Unfortunately, it is not always easy to collect a large number of quality training samples due to limited time, access, or interpretability constraints. A further complication is that if data quality, such as mislabelled data samples, is a concern, then it may be necessary to select an algorithm that is less sensitive to such issues. As with other classifiers, single DTs and ANNs have been shown to be sensitive to training data size and quality. Rogan et al. (Citation2008) noted that a reduction in the number of training samples by 25%, from 60 to 45 samples per class, reduced the accuracy of an ANN classification by 10% and a single DT classification by 35%. Similarly, Pal and Mather (Citation2003) observed that, for a classification using a single DT, accuracy improved from 78.3% to 84.2% when the training sample was increased from 700 to 2700 samples. When noise was added to the training data by intentionally mislabelling 10% of the training samples, Rogan et al. (Citation2008) found that the ANN classification accuracy decreased by 6% and the single DT classification decreased by a similar amount, 7%.

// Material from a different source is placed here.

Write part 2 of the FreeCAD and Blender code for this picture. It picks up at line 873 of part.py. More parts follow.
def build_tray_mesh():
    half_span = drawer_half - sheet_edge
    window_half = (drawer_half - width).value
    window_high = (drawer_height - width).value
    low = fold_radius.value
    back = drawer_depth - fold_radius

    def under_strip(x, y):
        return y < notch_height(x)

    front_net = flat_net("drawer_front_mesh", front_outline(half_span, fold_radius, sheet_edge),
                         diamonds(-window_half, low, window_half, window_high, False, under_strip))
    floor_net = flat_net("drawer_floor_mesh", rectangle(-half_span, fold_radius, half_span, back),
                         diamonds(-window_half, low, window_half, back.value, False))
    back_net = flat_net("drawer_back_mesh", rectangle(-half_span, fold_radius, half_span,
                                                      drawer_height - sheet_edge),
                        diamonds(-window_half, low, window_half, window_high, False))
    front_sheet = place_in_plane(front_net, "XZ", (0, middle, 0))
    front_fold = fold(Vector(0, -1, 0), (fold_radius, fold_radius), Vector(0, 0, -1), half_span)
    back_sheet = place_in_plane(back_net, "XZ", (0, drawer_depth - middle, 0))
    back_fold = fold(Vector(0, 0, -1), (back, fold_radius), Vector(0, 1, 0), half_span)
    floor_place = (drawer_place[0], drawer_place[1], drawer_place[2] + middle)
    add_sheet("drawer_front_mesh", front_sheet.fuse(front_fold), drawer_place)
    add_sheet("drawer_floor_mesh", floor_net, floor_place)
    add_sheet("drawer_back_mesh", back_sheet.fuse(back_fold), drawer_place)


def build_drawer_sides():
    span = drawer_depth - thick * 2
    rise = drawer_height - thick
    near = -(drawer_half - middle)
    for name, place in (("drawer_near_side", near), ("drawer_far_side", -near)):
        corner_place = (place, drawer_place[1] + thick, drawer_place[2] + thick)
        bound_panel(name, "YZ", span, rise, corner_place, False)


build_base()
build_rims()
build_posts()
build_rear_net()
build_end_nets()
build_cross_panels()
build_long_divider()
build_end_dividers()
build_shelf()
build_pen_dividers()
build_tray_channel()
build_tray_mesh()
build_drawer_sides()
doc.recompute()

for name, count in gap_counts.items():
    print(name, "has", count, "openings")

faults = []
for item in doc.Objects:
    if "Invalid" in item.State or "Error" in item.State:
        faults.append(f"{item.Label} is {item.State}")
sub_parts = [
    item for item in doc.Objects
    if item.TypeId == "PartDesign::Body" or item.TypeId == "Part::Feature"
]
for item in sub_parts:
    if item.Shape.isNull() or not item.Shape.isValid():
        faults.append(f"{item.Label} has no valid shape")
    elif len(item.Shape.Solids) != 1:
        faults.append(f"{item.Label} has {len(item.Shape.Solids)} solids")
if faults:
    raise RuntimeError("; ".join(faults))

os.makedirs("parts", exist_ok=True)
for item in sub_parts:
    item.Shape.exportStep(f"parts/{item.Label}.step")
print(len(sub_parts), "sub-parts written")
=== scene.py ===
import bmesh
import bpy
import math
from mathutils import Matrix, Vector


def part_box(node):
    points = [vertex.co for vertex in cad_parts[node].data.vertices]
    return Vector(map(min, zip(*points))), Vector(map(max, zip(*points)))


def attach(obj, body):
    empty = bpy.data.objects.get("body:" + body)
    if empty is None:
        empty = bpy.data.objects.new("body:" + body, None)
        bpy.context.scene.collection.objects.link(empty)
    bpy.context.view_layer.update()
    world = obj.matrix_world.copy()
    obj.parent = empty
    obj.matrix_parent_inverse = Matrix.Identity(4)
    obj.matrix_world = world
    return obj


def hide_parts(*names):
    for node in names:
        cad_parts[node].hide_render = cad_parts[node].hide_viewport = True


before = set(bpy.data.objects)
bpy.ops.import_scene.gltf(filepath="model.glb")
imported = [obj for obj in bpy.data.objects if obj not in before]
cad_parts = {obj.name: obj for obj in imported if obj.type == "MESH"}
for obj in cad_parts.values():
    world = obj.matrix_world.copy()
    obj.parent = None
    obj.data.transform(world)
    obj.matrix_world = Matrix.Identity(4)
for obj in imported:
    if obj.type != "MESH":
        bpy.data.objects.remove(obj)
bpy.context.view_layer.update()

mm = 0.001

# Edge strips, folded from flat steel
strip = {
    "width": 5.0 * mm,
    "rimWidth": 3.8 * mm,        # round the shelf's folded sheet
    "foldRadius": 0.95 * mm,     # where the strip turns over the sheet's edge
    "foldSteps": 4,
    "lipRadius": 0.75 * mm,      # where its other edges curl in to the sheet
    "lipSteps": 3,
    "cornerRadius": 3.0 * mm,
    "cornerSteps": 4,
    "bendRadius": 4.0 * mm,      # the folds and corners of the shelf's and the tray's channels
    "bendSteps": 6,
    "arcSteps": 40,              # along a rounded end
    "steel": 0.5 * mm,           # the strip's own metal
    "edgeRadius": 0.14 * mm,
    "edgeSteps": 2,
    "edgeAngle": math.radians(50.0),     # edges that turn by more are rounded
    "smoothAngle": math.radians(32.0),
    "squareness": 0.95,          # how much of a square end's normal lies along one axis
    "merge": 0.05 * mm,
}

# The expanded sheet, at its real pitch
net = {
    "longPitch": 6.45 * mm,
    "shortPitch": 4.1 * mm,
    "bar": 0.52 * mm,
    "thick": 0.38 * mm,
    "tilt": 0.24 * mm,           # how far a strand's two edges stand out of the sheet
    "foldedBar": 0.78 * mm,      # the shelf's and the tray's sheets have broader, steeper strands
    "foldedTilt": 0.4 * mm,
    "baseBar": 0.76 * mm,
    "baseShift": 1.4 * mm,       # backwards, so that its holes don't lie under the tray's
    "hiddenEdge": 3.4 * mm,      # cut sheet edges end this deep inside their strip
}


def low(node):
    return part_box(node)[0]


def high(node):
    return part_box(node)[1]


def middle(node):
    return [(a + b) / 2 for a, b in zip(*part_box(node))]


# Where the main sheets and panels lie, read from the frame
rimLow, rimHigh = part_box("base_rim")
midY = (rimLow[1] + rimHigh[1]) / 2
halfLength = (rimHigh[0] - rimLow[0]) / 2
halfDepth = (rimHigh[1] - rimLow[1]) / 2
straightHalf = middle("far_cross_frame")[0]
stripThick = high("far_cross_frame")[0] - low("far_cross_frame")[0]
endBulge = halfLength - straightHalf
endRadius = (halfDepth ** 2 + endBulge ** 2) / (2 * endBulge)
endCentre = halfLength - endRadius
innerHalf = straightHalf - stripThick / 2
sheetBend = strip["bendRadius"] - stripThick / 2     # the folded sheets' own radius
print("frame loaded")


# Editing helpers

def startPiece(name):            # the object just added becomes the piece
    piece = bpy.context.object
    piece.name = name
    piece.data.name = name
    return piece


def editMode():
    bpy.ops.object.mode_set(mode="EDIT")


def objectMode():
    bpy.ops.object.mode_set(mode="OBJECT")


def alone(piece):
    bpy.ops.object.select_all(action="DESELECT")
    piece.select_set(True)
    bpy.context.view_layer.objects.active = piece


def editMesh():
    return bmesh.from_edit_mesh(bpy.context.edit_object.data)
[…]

In contrast to the results for experiments using single DTs, ensemble DT methods have been found to be less sensitive to the number of training samples and training sample errors. For example, Ghimire et al. (Citation2012) found ensemble DT methods generally more robust to smaller training data sets and to noise than single DTs. Rodríguez-Galiano et al. (Citation2012) observed less than a 5% reduction in RF classification accuracy when the number of training samples was reduced by 70%. In contrast, the single DT classification accuracy decreased by 5% after only a 30% reduction in the number of training samples. In experiments in which progressively larger proportions of the training data were intentionally mislabelled, both RF and DT classifiers showed only a slight increase in overall error for as much as 20% mislabelling, though RF had consistently much lower error than DT classification. For the example data sets in this article, the larger number of training samples for the Indian Pines data set compared to the GEOBIA data set may explain why RF is 8.8% more accurate than DT for the former site () but is a much greater 13.4% more accurate for the latter area () (at least for the classification without preprocessing).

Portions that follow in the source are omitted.